WORK REQUIRED: Nothing should be output except the lines from the one containing "knob_root = 15.9" through the one containing "obj.parent = empty", both ends included, each repeated exactly.

- - - -

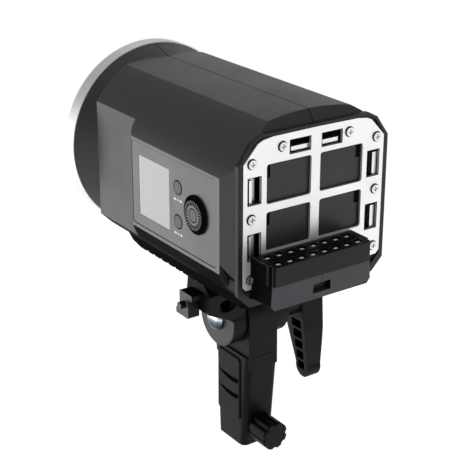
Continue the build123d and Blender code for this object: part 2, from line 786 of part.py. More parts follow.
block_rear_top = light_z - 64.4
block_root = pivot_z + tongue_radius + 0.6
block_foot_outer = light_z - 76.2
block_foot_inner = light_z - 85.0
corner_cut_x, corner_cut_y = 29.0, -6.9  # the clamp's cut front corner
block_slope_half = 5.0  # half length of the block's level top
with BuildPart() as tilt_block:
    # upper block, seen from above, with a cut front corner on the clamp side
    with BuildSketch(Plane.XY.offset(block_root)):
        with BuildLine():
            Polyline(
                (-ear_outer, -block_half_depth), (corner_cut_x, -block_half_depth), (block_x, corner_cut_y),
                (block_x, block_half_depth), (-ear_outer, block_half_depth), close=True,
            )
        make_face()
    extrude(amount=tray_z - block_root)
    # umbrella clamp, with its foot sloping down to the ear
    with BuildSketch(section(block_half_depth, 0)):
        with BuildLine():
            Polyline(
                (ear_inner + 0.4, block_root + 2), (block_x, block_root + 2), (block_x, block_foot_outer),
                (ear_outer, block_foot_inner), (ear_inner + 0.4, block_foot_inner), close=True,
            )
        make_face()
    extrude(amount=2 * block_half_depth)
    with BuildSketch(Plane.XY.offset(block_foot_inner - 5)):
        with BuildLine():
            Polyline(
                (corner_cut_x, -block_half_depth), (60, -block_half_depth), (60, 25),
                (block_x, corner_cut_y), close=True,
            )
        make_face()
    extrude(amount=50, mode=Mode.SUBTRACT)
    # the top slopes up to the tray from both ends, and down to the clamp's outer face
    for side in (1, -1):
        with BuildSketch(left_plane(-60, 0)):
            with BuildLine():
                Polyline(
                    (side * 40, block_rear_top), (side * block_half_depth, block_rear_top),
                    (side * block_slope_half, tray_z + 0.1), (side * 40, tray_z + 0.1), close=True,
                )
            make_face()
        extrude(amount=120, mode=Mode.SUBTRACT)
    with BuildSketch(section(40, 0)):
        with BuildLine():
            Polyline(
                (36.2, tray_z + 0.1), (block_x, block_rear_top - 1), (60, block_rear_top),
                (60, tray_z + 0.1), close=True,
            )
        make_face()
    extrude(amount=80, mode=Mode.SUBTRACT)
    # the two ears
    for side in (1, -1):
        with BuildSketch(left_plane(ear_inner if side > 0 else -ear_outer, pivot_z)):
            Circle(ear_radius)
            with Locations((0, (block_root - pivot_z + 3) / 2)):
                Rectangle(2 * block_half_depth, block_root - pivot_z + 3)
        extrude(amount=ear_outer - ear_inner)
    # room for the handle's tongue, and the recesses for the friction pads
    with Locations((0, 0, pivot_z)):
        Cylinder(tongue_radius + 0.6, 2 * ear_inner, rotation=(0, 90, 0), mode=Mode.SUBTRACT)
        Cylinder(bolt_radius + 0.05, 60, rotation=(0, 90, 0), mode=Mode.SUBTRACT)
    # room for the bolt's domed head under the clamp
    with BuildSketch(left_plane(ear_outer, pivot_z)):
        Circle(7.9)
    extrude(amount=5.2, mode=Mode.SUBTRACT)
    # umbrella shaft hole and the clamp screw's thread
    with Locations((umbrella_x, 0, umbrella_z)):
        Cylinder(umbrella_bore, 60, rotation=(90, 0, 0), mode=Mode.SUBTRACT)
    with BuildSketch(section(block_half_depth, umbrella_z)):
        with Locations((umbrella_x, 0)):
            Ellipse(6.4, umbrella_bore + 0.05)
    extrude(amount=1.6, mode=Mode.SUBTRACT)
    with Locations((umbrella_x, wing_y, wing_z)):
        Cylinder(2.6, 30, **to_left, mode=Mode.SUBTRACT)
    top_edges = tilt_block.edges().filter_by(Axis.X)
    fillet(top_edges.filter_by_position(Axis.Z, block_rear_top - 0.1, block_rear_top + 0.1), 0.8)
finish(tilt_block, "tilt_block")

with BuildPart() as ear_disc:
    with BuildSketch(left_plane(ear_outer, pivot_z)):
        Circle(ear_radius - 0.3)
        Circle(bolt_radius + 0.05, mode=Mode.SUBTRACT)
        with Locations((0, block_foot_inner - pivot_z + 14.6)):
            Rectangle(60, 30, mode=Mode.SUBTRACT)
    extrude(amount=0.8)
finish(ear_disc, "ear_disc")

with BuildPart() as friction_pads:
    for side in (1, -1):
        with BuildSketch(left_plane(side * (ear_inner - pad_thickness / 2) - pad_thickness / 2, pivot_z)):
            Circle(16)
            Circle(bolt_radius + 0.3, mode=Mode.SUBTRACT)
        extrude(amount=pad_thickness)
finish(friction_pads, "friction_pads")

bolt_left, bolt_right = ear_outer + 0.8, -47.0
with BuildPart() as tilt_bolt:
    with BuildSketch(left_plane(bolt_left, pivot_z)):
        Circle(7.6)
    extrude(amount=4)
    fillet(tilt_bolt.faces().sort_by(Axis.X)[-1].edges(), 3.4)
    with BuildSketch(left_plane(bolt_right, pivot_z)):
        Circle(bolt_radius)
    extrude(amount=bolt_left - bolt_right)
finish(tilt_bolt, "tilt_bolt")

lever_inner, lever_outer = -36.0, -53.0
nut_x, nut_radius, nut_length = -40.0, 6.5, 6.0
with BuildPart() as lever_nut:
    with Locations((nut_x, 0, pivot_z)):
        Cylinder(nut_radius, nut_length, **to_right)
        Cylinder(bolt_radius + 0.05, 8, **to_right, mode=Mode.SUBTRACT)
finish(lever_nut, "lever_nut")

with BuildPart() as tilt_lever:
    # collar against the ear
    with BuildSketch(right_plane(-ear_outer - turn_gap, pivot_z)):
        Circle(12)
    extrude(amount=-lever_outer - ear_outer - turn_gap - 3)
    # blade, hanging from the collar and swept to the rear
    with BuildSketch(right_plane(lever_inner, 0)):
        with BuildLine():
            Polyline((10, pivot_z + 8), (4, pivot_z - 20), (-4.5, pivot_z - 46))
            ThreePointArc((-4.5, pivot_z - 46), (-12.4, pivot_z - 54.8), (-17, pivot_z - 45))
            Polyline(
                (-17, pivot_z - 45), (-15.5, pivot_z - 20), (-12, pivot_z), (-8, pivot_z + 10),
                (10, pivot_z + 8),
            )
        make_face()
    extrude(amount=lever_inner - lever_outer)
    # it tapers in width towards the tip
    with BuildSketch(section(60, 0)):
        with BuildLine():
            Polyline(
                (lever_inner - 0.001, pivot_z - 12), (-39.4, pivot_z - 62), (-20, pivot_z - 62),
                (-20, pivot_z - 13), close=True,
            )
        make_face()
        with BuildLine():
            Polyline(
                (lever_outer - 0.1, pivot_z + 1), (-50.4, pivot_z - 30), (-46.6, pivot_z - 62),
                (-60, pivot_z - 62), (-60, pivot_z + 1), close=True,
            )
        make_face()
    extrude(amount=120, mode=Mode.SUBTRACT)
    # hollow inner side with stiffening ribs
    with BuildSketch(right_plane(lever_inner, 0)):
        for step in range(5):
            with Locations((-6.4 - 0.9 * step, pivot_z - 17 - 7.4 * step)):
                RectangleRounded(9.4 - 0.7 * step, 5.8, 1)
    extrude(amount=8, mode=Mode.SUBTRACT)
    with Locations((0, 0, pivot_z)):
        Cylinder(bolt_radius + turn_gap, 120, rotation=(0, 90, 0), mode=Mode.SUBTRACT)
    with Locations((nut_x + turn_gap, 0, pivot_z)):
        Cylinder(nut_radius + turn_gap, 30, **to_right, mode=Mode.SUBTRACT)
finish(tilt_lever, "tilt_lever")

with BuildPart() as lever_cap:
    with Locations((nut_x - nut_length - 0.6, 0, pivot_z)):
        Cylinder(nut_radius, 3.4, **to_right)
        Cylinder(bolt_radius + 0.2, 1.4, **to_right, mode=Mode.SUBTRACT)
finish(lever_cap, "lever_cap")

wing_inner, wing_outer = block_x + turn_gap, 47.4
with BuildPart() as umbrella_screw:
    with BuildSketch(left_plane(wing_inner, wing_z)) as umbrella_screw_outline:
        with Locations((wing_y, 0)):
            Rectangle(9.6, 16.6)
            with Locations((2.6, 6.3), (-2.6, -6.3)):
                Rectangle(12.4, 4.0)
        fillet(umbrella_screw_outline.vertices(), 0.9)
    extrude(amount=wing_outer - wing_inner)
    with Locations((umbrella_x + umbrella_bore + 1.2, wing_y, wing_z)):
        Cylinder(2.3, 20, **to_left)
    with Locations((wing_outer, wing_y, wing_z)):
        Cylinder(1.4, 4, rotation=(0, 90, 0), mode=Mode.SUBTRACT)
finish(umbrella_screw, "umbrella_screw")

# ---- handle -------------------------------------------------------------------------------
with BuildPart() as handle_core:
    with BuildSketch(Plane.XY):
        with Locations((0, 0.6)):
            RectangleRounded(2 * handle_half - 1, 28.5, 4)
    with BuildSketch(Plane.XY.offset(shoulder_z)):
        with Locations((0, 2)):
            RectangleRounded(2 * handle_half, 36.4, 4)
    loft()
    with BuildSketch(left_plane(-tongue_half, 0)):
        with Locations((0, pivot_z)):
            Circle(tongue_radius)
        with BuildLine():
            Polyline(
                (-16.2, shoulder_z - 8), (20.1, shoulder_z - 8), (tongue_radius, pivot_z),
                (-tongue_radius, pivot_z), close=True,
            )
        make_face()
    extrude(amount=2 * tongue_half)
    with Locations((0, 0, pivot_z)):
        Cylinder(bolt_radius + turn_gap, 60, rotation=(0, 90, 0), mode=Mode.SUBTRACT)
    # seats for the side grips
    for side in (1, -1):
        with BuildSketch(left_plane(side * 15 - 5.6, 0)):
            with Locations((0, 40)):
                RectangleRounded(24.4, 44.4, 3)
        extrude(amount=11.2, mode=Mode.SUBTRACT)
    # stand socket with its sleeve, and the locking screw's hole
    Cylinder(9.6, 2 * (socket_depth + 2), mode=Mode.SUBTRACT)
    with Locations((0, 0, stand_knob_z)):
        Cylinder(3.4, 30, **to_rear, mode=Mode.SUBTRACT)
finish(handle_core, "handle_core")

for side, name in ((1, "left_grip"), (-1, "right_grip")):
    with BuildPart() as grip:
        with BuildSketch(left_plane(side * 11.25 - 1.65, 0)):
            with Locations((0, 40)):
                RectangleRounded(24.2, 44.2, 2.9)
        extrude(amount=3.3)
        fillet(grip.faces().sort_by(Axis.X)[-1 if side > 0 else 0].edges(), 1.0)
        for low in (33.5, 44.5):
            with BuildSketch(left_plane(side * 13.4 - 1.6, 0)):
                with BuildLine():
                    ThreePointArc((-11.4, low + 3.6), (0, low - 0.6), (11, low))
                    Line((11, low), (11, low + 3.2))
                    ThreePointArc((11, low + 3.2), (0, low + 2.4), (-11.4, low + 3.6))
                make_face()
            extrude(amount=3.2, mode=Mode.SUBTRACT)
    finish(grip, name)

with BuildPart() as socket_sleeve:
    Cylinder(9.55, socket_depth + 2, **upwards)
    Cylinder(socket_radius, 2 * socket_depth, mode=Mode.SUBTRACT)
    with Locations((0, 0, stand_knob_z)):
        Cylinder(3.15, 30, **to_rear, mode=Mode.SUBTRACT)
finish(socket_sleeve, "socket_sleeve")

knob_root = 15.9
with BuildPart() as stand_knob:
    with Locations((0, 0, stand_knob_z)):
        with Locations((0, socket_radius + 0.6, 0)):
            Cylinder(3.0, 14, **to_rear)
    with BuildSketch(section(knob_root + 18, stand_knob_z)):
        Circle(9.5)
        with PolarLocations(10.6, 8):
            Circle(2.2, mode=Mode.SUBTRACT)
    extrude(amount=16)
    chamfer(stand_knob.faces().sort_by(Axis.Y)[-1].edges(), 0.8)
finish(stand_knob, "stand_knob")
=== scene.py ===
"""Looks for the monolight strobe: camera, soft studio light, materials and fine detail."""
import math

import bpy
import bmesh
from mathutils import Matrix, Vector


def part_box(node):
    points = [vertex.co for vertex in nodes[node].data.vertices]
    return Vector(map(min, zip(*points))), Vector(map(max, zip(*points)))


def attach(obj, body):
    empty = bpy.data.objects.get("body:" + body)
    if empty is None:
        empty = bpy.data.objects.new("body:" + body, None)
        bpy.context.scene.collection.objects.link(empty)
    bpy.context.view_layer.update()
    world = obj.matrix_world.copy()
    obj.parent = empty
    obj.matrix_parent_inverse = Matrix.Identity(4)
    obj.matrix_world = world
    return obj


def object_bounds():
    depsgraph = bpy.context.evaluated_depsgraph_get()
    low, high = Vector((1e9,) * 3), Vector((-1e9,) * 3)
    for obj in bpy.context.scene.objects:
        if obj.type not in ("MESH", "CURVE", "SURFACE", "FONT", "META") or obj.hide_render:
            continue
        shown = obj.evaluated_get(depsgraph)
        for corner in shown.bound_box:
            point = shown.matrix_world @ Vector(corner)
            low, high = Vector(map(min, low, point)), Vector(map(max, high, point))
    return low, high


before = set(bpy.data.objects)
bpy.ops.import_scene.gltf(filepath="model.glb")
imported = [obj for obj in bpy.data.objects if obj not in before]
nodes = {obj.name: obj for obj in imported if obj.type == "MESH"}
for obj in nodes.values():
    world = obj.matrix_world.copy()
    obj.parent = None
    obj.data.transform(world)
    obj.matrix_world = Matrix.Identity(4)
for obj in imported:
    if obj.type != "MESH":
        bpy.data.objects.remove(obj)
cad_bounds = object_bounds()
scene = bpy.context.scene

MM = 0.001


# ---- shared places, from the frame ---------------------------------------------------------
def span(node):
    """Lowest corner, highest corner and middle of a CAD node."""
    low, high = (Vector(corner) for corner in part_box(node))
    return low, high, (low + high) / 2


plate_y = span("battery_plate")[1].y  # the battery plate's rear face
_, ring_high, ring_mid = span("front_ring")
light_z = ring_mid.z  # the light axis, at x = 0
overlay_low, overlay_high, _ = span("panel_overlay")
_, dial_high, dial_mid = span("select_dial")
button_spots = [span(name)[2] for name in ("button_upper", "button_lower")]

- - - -

TASK ANSWER:
knob_root = 15.9
with BuildPart() as stand_knob:
    with Locations((0, 0, stand_knob_z)):
        with Locations((0, socket_radius + 0.6, 0)):
            Cylinder(3.0, 14, **to_rear)
    with BuildSketch(section(knob_root + 18, stand_knob_z)):
        Circle(9.5)
        with PolarLocations(10.6, 8):
            Circle(2.2, mode=Mode.SUBTRACT)
    extrude(amount=16)
    chamfer(stand_knob.faces().sort_by(Axis.Y)[-1].edges(), 0.8)
finish(stand_knob, "stand_knob")
=== scene.py ===
"""Looks for the monolight strobe: camera, soft studio light, materials and fine detail."""
import math

import bpy
import bmesh
from mathutils import Matrix, Vector


def part_box(node):
    points = [vertex.co for vertex in nodes[node].data.vertices]
    return Vector(map(min, zip(*points))), Vector(map(max, zip(*points)))


def attach(obj, body):
    empty = bpy.data.objects.get("body:" + body)
    if empty is None:
        empty = bpy.data.objects.new("body:" + body, None)
        bpy.context.scene.collection.objects.link(empty)
    bpy.context.view_layer.update()
    world = obj.matrix_world.copy()
    obj.parent = empty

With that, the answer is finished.